Car la mise en scène d’Ivan Stefanutti est quasi inexistante. Là où l’on attendait le brouillard et la neige (toujours Charlot), on n’a qu’une scène de théâtre et une fosse d’orchestre, avec des mises en place et des mouvements hyper traditionnelles. Les décors et les costumes sont hideux, comme souvent à Torre del Lago. Les dispositifs scéniques, notamment, plombent l’action : gigantesque espace au début, horribles et gigantesques ossements suspendus au second acte (os de dinosaures ?), énorme Bible sur laquelle se hisse Minnie pour en faire la lecture aux mineurs.

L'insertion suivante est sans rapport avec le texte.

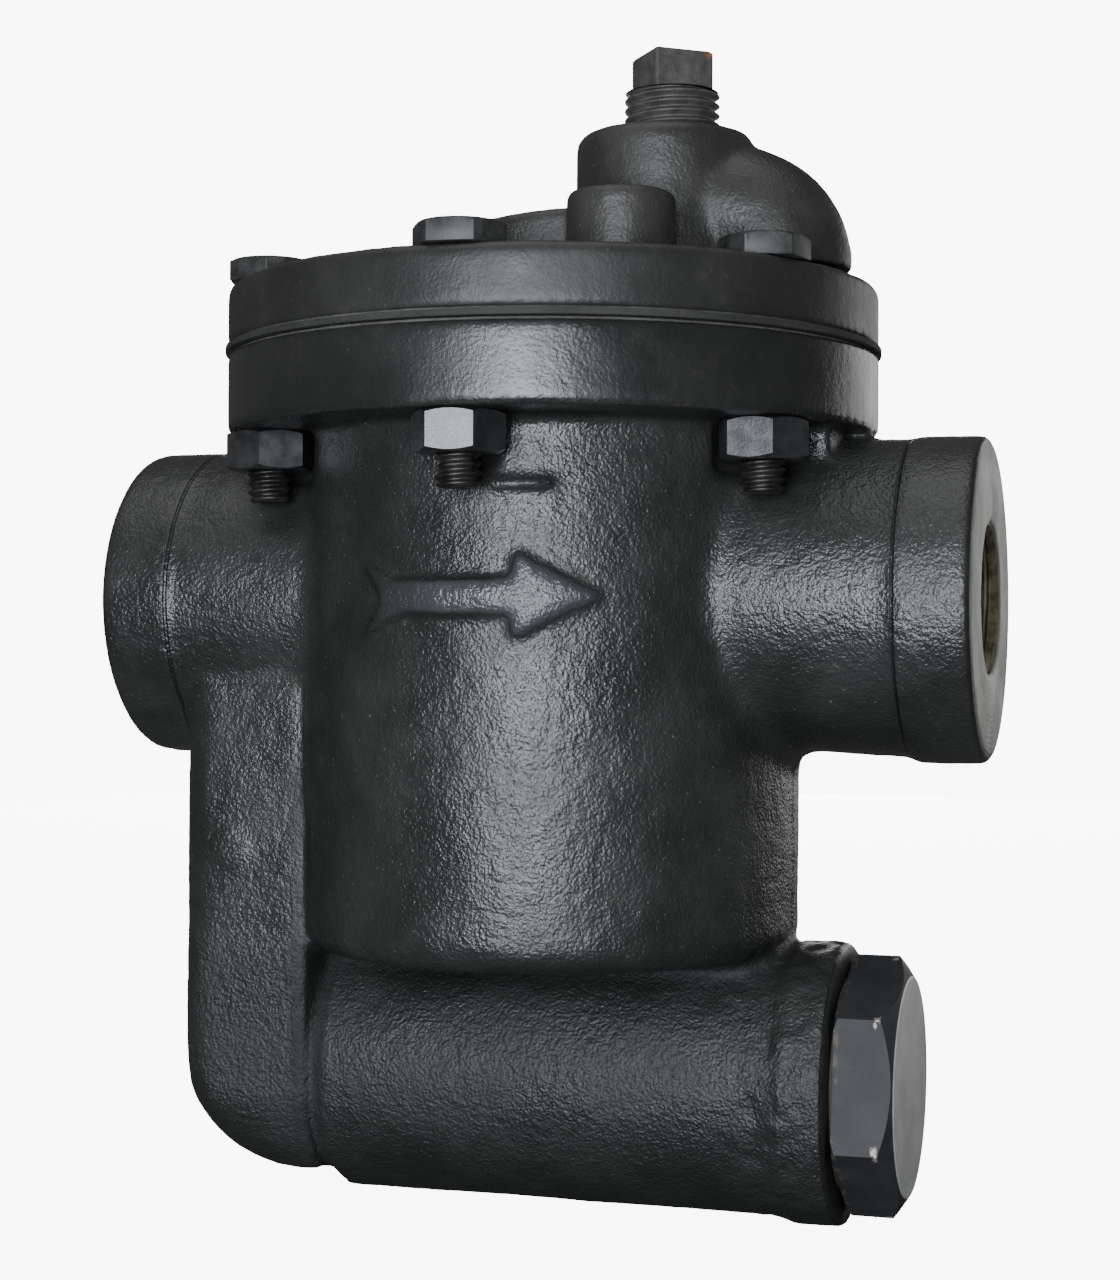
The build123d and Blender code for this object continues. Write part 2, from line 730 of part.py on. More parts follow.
with BuildPart() as lever_bracket:
    with BuildSketch(Plane.XY.offset(cap_bottom_z - bracket_thickness)):
        with Locations(((bracket_start_x + bracket_end_x) / 2, 0)):
            RectangleRounded(
                bracket_end_x - bracket_start_x,
                2 * (cheek_gap_half + bracket_thickness),
                1.2,
            )
        with Locations((valve_x, 0)):
            Circle(seat_thread_radius + 0.1, mode=Mode.SUBTRACT)
        with Locations((bracket_screw_x, 0)):
            Circle(screw_radius + 0.1, mode=Mode.SUBTRACT)
    extrude(amount=bracket_thickness)
    # two cheeks that carry the pivot pin
    for side in (-1, 1):
        with BuildSketch(Plane.XZ.offset(side * (cheek_gap_half + bracket_thickness / 2))):
            with BuildLine():
                Line((bracket_end_x, cap_bottom_z - 0.5), (bracket_end_x, pivot_z))
                ThreePointArc(
                    (bracket_end_x, pivot_z),
                    (pivot_x - 0.1, pivot_z - 3.1),
                    (cheek_front_x, pivot_z),
                )
                Polyline(
                    (cheek_front_x, pivot_z),
                    (cheek_front_x, cap_bottom_z - 0.5),
                    (bracket_end_x, cap_bottom_z - 0.5),
                )
            make_face()
            with Locations((pivot_x, pivot_z)):
                Circle(pin_radius + 0.02, mode=Mode.SUBTRACT)
        extrude(amount=bracket_thickness / 2, both=True)
hand_over(lever_bracket, "lever_bracket")

with BuildPart() as bracket_screw:
    with BuildSketch(Plane.XY.offset(cap_bottom_z - bracket_thickness)):
        with Locations((bracket_screw_x, 0)):
            Circle(screw_radius - 0.03)
    extrude(amount=screw_depth)
    with BuildSketch(Plane.XY.offset(cap_bottom_z - bracket_thickness)):
        with Locations((bracket_screw_x, 0)):
            Circle(2.7)
    extrude(amount=-1.8)
    fillet(bracket_screw.edges().sort_by(Axis.Z)[0], 0.7)
    with BuildSketch(Plane.XY.offset(cap_bottom_z - bracket_thickness - 1.8)):
        with Locations((bracket_screw_x, 0)):
            Rectangle(6, 0.7)
    extrude(amount=0.8, mode=Mode.SUBTRACT)
hand_over(bracket_screw, "bracket_screw")

with BuildPart() as pivot_pin:
    with BuildSketch(Plane.XZ):
        with Locations((pivot_x, pivot_z)):
            Circle(pin_radius)
    extrude(amount=cheek_gap_half + bracket_thickness + 0.8, both=True)
    chamfer(pivot_pin.edges().filter_by(GeomType.CIRCLE), 0.25)
hand_over(pivot_pin, "pivot_pin")

# --- lever, tilted down at rest with the valve open -------------------------
lever_frame = Plane(
    origin=(pivot_x, 0, pivot_z),
    x_dir=(-cos(lever_tilt), 0, -sin(lever_tilt)),
    z_dir=(0, 1, 0),
)
ball_place = lever_frame.from_local_coords((pivot_offset, 0, 0))
ball_frame = Plane(origin=ball_place, x_dir=lever_frame.x_dir, z_dir=lever_frame.y_dir)

with BuildPart() as lever:
    half = lever_thickness / 2
    with BuildSketch(lever_frame):
        with BuildLine():
            Polyline(
                (0, -half),
                (lever_length, -half),
                (lever_length, lever_lip_height),
                (lever_lip_start, lever_lip_height),
                (lever_lip_start, half),
                (0, half),
                close=True,
            )
        make_face()
    extrude(amount=lever_half_width, both=True)
    with BuildSketch(lever_frame):
        Circle(eye_radius)
    extrude(amount=eye_half_length, both=True)
    with BuildSketch(lever_frame):
        Circle(pin_radius + pin_clearance)
    extrude(amount=eye_half_length, both=True, mode=Mode.SUBTRACT)
    with BuildSketch(ball_frame.offset(-2)):
        Circle(1.9)
    extrude(amount=4, mode=Mode.SUBTRACT)
hand_over(lever, "lever")

with BuildPart() as valve_ball:
    with Locations(ball_frame.offset(ball_height).location):
        Sphere(ball_radius)
hand_over(valve_ball, "valve_ball")

with BuildPart() as valve_retainer:
    with BuildSketch(ball_frame.offset(half)):
        Circle(lever_half_width - 0.1)
    extrude(amount=1.8)
    with Locations(ball_frame.offset(ball_height).location):
        Sphere(ball_radius + 0.02, mode=Mode.SUBTRACT)
hand_over(valve_retainer, "valve_retainer")

# --- bucket, its clip, rivet and weight ------------------------------------
with BuildPart() as bucket:
    with BuildSketch(Plane.XY.offset(bucket_foot_z)):
        with Locations((axis_x, 0)):
            Circle(bucket_radius)
    extrude(amount=bucket_top_z - bucket_foot_z)
    fillet(bucket.edges().sort_by(Axis.Z)[-1], 3)
    offset(
        amount=-bucket_wall,
        openings=bucket.faces().sort_by(Axis.Z)[0],
    )
    with BuildSketch(Plane.XY.offset(bucket_top_z - 3)):
        with Locations((vent_x, 0)):
            Circle(vent_radius)
        with Locations((rivet_x, 0)):
            Circle(rivet_radius + 0.05)
    extrude(amount=6, mode=Mode.SUBTRACT)
hand_over(bucket, "bucket")

window_mid_z = pivot_z - (pivot_x - axis_x) * (sin(lever_tilt) / cos(lever_tilt)) / 2 - bucket_travel / 2

with BuildPart() as bucket_clip:
    clip_top_z = window_mid_z + clip_window_height / 2 + 1.8
    with BuildSketch(Plane.YZ.offset(axis_x - clip_thickness / 2)):
        with Locations((0, (bucket_top_z + clip_top_z) / 2)):
            Rectangle(2 * clip_half_width, clip_top_z - bucket_top_z)
        with Locations((0, window_mid_z)):
            Rectangle(
                2 * lever_half_width + 1.4,
                clip_window_height,
                mode=Mode.SUBTRACT,
            )
    extrude(amount=clip_thickness)
    with BuildSketch(Plane.XY.offset(bucket_top_z)):
        with Locations((axis_x + 3.9, 0)):
            Rectangle(7.8 + clip_thickness, 2 * clip_half_width)
        with Locations((rivet_x, 0)):
            Circle(rivet_radius + 0.05, mode=Mode.SUBTRACT)
    extrude(amount=clip_thickness)
hand_over(bucket_clip, "bucket_clip")

with BuildPart() as clip_rivet:
    with BuildSketch(Plane.XY.offset(bucket_top_z - bucket_wall - rivet_head_height)):
        with Locations((rivet_x, 0)):
            Circle(rivet_head_radius)
    extrude(amount=rivet_head_height)
    with BuildSketch(Plane.XY.offset(bucket_top_z - bucket_wall - 0.1)):
        with Locations((rivet_x, 0)):
            Circle(rivet_radius)
    extrude(amount=bucket_wall + clip_thickness + 0.2)
    with BuildSketch(Plane.XY.offset(bucket_top_z + clip_thickness)):
        with Locations((rivet_x, 0)):
            Circle(rivet_head_radius)
    extrude(amount=rivet_head_height)
hand_over(clip_rivet, "clip_rivet")

with BuildPart() as bucket_weight:
    with BuildSketch(Plane.XY.offset(bucket_foot_z + 0.5)):
        with Locations((axis_x, 0)):
            Circle(bucket_radius - bucket_wall - 0.03)
            Circle(bucket_radius - bucket_wall - weight_wall, mode=Mode.SUBTRACT)
    extrude(amount=weight_height)
hand_over(bucket_weight, "bucket_weight")
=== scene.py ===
"""Looks of the steam trap: cast skins, threads, materials, stage and camera. In metres, +Z up."""

import json
import math

import bmesh
import bpy
import numpy as np
from mathutils import Euler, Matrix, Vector, noise

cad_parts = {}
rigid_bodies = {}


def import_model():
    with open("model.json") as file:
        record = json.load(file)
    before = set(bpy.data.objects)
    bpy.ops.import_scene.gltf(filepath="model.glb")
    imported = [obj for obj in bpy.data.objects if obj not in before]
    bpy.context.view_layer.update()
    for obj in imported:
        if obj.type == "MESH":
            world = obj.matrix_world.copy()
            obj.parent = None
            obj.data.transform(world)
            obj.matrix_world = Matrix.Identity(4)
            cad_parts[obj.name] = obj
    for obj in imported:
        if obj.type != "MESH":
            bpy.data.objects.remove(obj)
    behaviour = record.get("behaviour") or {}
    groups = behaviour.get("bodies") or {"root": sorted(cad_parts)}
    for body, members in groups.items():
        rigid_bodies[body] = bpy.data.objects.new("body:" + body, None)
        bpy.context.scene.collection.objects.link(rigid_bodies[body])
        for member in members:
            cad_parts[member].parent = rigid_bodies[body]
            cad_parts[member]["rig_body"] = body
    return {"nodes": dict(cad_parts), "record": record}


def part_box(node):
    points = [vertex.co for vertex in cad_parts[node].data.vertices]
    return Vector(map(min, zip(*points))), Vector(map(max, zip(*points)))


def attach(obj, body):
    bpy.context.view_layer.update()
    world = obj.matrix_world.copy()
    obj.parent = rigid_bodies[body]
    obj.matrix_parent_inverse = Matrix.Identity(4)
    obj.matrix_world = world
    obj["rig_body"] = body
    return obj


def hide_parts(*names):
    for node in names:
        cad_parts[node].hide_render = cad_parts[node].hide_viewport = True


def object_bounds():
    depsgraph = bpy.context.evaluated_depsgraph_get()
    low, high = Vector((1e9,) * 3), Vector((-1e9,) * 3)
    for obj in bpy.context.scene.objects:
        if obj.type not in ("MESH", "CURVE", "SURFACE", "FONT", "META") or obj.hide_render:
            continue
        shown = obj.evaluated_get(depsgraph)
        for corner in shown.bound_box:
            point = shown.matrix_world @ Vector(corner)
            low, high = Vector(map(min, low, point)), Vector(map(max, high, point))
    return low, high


MM = 0.001
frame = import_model()
cad_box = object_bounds()
nodes = frame["nodes"]
record = frame["record"]

# --- places taken from the frame -----------------------------------------
cap_low, cap_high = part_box("cap")
body_low, body_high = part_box("trap_body")
gasket_low, gasket_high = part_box("cap_gasket")
bolts_low, bolts_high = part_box("cap_bolts")
nuts_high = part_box("cap_nuts")[1]
plug_low, plug_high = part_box("test_plug")
hex_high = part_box("strainer_plug")[1]
hex_gasket_low, hex_gasket_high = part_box("strainer_plug_gasket")

mounts = {m["name"]: m for m in record["mounts"]}
port_thread_radius = mounts["outlet"]["dims"]["r_mm"] * MM
port_thread_length = mounts["outlet"]["dims"]["length_mm"] * MM
inlet_x = mounts["inlet"]["pos_m"][0]
outlet_x = mounts["outlet"]["pos_m"][0]

axis_x = (cap_low.x + cap_high.x) / 2
flange_radius = (cap_high.x - cap_low.x) / 2
flange_bottom_z = nuts_high.z
flange_top_z = gasket_low.z
cap_bottom_z = gasket_high.z
valve_x = (plug_low.x + plug_high.x) / 2
strainer_z = (hex_gasket_low.z + hex_gasket_high.z) / 2

# --- sizes of the castings and fasteners, as in the CAD --------------------
collar_length = 10.5 * MM
chamber_radius = 31.0 * MM
chamber_floor_z = -46 * MM
barrel_radius = 36.4 * MM
leg_inner_x = axis_x - 30.5 * MM
hex_corner_radius = 18.33 * MM
bolt_circle = 41.9 * MM
bolt_head_height = 3.2 * MM
plug_head_height = 5.7 * MM
bolt_places = [
    (
        axis_x + bolt_circle * math.cos(math.radians(60 * i - 90)),
        bolt_circle * math.sin(math.radians(60 * i - 90)),
    )
    for i in range(6)
]

# --- threads, which are plain cylinders in the CAD ------------------------
port_thread_depth = 1.35 * MM
port_pitch = 1.814 * MM
bolt_crest_radius = 3.12 * MM
bolt_thread_depth = 0.62 * MM
bolt_pitch = 1.27 * MM
plug_crest_radius = 6.95 * MM
plug_thread_depth = 0.95 * MM
plug_pitch = 1.41 * MM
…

Pourtant, quand La Fanciulla était donnée aux thermes de Caracalla, espace encore plus vaste, au début des années 1970, le saloon était reconstitué à l’échelle du lieu, et l’on y croyait. L’orchestre, enfin, est dirigé honnêtement, sans plus, par Alexander Vedernikov, qui manque d’élan, donne le rythme et les inflexions, mais pas les grands élans de passion. La captation est honnête, ne seraient les affreuses pustules frontales (micros) dont sont affublés tous les chanteurs.
Aucun bonus ne nous est offert (alors que Torre del Lago pouvait à moindre frais offrir le thème d’un petit reportage publicitaire, avec quelques extraits d’autres spectacles). Le livret de 32 pages est bien illustré. Et les textes (en trois langues, anglais, français et allemand) intéressants. L’opéra lui-même est sous-titré en quatre langues (français, anglais, allemand et espagnol).
Globalement, ce DVD se laisse regarder sans déplaisir, mais sans guère d’enthousiasme non plus. Il n’apparaît pas comme destiné à devenir un must de nos vidéothèques.